大黒屋光大夫を辿る旅 27 エカチェリーナ宮殿

帝政ロシア時代の首都サンクトペテルブルグの郊外にある夏の離宮、エカチェリーナ宮殿は、18世紀末、エカチェリーナ1世(1725年即位)によって建てられた。エリザヴェータ女帝(1741年即位)が、フランスのヴェルサイユ宮殿に魅了されて、ロココ調に改装したという。ロココ調の部屋が多い。額縁も椅子もドアもロココ調。そしてエカチェリーナ2世が1770年に完成させたというのが世に名高い「琥珀の間」。女帝たちが手を加えてできていった「女性の夢の宮殿」だ。
この宮殿、第二次世界大戦でほぼ完璧なるダメージを受けたが、復元された。

ひときわ高い五つのクーポル。真ん中の一つが特に大きくそびえている。クーポルはその数で意味を為し、五つの場合は中心がジーザスで、まわりの四つは福音書を記した方々を象徴しているそうだ。宮殿は白いトーンに、縦に走った青、散らされた装飾の金、彫刻の薄茶。

ファンタステック!遊園地の建物みたい。おとぎの国の家みたい。そうではなくて、遊園地が宮殿を真似たのだ。おとぎ話が宮殿から生まれたのだ。
庭園には緑が広がり、ギリシャ神話の神々の彫刻が、今にも動き出しそうにそのドラマのシーン、シーンを物語っている。10平方メートルの空間も抜かりなくそれぞれに、作り手が精魂込めて「遊んでいる」。
屋根も、壁も、窓も、廊下も、柱も、天井も、隙間なくびっしりと工夫が凝らされて、どこまでも続くこの大空間は「世界」だ。
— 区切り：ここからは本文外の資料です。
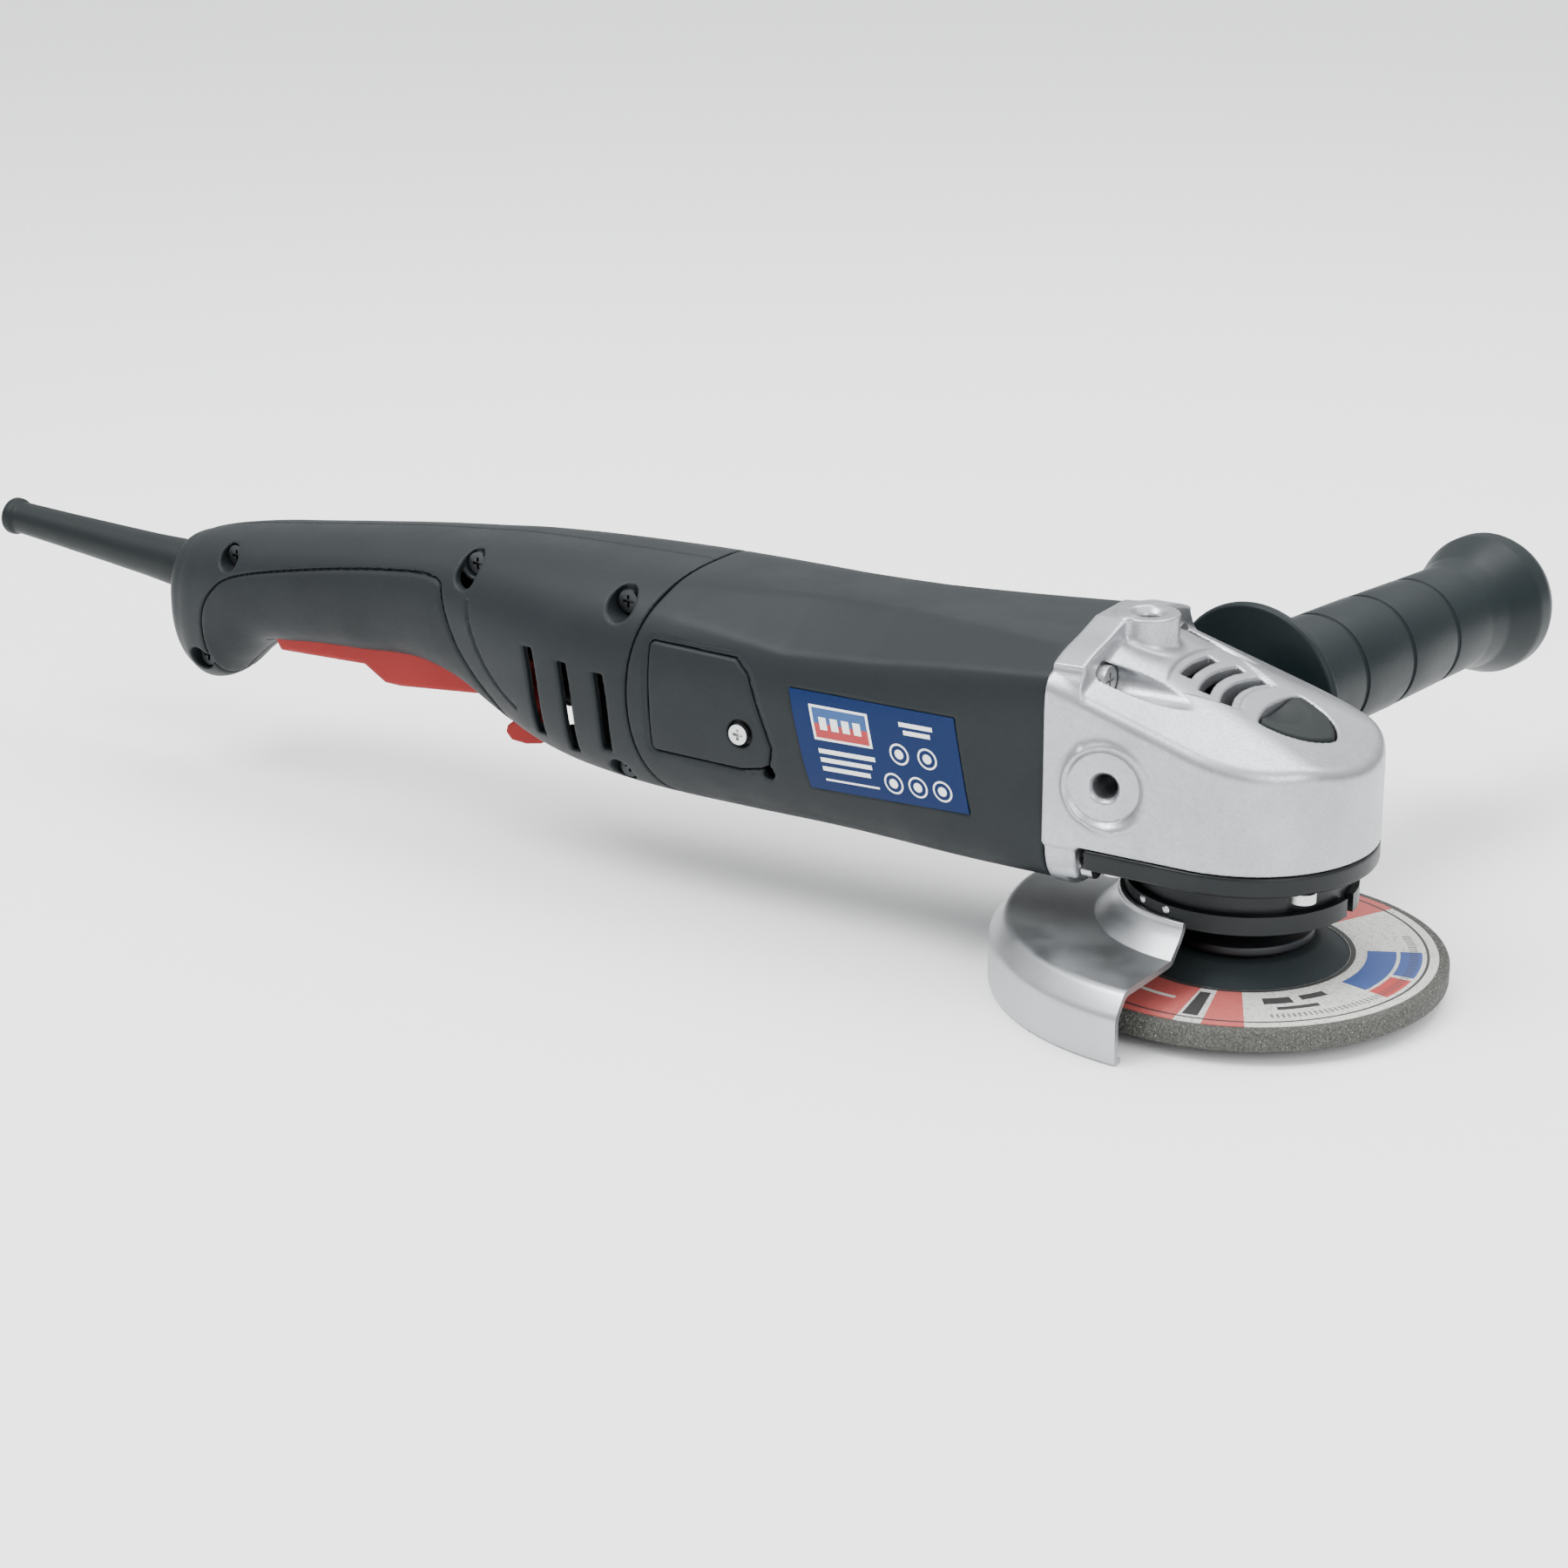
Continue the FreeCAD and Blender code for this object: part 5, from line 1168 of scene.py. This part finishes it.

日本の建築美は、吸った息を止めて凍結する。西洋の建築美は、吸った息を吐いて「ワァ」と感嘆の声をあげる。日本にはない種類の建築美に酔った。感嘆の声ばかりあげていた。

謁見の間で、急転直下気が引き締まる。光大夫はここでエカチェリーナ女帝に謁見し、帰国を嘆願したのだ。なんと広い、なんと天井の高い部屋だろう。白い壁には、やわらかい彫刻の数々が金色に輝いてまとわりつき、ほのかに青い陶器が調和する。映像などで知っていたものの、実際にそこに身を置くと、押し寄せるような脅威を感じた。脅威?素直にどうして「ワァ」ではなく脅威なのだろうか。
そのときわたしの心は光大夫に寄り添っていたのだった。

鎖国の時代の日本人、学者でもなく、船頭であり商売をまかなう人である光大夫が、宮殿で見たものはなんだったのだろう。異国の風景というにはあまりに遠い、それこそ異次元体験に度肝を抜かれてきた光大夫だが、それらの試練をさらに上まわって、この国の最高権力者エカチェリーナに謁見するには、装置までもが威圧的に整いすぎていた。
「光大夫さん怖かっただろうな、かわいそう・・・」
わたしが初めて光大夫の息吹を体感したのは、謁見の間で心を震わせた一瞬であろうと思う。